**STATED GOAL**
Count lines with "frame" in them. Report only the total.

**INFORMATION SHOWN**
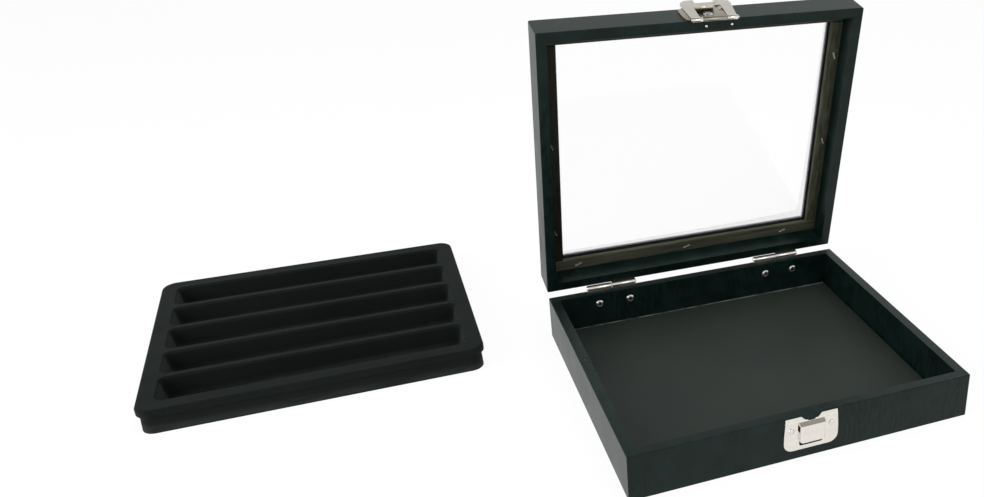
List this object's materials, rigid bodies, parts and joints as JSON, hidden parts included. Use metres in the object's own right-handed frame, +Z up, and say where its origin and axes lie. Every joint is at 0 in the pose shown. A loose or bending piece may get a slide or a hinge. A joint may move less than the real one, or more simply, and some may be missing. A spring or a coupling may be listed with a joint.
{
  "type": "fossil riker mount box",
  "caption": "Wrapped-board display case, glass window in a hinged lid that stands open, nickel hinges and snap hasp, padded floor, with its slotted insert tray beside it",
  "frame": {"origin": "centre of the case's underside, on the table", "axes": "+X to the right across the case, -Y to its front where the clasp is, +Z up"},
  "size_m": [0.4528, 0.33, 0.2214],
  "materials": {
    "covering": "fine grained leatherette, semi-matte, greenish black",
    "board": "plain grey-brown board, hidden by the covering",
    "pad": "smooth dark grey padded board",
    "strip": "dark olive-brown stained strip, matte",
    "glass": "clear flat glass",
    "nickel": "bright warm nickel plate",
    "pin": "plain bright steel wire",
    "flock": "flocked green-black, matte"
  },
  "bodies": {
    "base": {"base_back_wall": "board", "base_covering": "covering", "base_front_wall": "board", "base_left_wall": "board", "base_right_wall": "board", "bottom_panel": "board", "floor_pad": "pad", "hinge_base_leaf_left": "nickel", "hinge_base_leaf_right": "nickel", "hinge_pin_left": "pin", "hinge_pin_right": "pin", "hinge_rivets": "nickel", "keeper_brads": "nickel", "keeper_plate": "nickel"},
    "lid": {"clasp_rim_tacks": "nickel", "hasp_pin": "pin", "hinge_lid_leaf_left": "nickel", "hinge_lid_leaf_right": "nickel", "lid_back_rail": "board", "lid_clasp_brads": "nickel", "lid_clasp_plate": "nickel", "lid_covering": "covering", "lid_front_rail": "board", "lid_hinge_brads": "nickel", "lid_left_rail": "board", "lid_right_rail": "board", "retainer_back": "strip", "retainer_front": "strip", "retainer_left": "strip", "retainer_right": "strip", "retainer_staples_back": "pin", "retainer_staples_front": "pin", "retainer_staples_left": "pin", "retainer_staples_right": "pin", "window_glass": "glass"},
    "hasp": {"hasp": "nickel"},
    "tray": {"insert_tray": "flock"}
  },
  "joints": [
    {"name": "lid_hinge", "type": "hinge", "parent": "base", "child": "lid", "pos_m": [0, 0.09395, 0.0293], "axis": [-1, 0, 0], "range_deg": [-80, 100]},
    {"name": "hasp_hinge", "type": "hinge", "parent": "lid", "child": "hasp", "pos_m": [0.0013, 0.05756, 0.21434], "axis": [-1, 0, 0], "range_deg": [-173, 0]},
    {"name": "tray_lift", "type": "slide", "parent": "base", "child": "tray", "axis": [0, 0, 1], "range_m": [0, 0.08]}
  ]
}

**RESULT OF THE TASK**
2